* BEGIN *
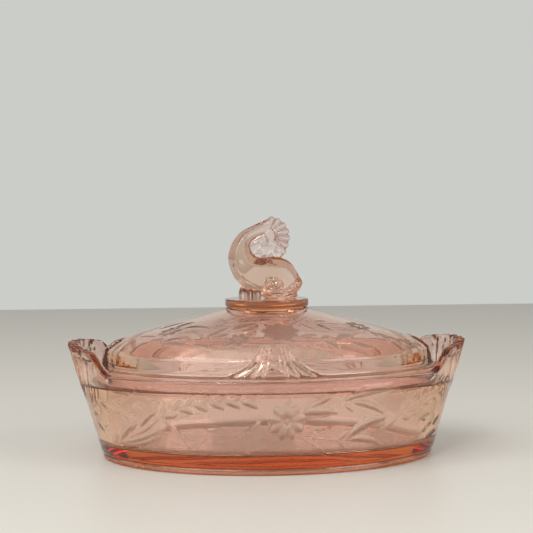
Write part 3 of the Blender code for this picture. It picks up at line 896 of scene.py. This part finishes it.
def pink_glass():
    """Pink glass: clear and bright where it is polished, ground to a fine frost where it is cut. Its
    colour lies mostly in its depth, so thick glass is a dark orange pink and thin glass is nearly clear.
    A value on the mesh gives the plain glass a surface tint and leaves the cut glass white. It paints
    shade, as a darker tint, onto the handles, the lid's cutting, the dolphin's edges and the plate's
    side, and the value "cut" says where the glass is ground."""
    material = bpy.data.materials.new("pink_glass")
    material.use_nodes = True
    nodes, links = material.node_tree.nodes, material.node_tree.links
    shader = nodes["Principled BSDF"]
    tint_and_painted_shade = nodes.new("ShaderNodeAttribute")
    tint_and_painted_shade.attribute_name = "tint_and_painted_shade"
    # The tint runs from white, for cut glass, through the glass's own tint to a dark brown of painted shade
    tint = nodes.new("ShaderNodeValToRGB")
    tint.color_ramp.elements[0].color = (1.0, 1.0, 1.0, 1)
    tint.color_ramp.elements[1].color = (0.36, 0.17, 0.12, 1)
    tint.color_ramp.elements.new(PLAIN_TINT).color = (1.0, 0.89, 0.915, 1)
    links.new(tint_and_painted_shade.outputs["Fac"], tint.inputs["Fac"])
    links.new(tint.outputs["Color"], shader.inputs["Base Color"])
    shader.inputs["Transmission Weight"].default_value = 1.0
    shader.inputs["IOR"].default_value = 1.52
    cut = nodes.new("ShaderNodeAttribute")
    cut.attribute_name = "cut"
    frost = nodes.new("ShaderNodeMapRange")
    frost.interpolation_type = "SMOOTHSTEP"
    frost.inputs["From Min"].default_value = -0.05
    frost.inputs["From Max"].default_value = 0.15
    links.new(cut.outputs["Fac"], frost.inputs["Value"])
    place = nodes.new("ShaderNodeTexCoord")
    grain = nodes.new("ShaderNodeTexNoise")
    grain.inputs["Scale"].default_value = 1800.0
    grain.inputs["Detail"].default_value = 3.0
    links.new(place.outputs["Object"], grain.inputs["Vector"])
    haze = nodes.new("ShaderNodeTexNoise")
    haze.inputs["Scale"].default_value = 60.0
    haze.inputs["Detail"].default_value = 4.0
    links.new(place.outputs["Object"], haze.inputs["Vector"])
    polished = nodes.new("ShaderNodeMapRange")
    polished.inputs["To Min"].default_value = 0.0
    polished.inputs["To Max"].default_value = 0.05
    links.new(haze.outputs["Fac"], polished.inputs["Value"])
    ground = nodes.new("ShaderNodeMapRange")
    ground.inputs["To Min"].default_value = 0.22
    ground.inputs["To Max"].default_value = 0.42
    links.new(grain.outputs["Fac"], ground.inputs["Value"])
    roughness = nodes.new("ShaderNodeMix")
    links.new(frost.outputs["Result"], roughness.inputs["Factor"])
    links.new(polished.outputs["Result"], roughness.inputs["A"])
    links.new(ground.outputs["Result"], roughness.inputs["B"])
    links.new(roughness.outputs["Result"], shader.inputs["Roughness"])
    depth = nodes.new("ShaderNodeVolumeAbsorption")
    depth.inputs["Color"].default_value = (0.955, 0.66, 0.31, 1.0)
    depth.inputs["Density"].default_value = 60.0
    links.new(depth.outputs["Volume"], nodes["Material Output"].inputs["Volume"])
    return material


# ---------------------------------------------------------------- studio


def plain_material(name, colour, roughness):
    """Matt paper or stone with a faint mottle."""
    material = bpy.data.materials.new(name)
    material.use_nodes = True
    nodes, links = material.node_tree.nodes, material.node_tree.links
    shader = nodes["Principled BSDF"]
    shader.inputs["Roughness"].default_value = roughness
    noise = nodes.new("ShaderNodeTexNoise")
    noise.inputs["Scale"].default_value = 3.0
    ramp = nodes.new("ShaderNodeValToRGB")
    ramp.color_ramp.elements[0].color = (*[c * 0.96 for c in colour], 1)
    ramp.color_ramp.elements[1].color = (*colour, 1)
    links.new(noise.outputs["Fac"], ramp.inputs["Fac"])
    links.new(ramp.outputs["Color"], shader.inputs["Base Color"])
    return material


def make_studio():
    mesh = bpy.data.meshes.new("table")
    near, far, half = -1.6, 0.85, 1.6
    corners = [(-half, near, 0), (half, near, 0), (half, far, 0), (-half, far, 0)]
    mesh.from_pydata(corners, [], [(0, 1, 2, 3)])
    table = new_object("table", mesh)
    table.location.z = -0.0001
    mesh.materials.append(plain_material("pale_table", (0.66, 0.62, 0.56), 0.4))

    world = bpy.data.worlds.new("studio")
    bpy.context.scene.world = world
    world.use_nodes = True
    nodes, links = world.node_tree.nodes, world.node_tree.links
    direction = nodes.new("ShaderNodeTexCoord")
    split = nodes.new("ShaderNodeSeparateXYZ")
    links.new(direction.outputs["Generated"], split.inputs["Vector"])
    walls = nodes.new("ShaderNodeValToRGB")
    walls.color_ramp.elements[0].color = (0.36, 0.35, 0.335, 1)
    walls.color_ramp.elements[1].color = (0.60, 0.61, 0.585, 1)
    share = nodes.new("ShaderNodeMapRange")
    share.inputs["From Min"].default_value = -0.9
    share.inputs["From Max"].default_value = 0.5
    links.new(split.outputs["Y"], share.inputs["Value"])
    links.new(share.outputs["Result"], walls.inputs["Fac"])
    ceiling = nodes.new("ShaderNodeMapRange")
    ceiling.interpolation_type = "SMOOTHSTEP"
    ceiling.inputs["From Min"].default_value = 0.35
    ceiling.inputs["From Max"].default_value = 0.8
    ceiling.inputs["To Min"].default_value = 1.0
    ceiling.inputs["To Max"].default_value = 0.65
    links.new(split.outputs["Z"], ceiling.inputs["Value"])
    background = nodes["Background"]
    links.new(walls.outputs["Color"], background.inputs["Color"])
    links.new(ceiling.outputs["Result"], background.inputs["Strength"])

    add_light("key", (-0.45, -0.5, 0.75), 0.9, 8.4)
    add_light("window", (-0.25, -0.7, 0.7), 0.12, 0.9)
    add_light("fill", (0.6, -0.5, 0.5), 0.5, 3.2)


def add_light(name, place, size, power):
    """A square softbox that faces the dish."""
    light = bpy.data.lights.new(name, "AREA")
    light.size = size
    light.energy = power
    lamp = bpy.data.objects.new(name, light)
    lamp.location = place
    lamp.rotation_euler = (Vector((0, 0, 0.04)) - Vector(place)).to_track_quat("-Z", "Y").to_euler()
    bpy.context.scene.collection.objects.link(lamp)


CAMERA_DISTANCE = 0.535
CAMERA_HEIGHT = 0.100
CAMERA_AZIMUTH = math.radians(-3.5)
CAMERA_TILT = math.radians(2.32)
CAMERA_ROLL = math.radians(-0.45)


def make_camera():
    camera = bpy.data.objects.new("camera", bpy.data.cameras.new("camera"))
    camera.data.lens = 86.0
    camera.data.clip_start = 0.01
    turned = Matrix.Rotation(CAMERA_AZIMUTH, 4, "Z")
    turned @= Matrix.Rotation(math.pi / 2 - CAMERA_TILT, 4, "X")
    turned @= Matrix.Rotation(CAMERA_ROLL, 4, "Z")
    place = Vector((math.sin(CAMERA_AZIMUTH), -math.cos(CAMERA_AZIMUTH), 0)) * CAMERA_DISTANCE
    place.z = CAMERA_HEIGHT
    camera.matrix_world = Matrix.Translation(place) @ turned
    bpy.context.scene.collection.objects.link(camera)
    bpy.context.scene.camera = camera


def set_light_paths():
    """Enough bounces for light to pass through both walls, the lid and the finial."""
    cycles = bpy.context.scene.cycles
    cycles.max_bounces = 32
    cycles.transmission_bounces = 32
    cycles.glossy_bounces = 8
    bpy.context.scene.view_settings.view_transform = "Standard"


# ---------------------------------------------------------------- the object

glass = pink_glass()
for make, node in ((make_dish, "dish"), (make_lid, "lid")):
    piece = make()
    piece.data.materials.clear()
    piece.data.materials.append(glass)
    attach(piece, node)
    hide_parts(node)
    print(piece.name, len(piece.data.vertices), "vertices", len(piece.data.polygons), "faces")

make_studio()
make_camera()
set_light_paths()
* END *
_Task objective_
Say how many lines of the data include the word "scene". Respond with the number alone.

_Task result_
7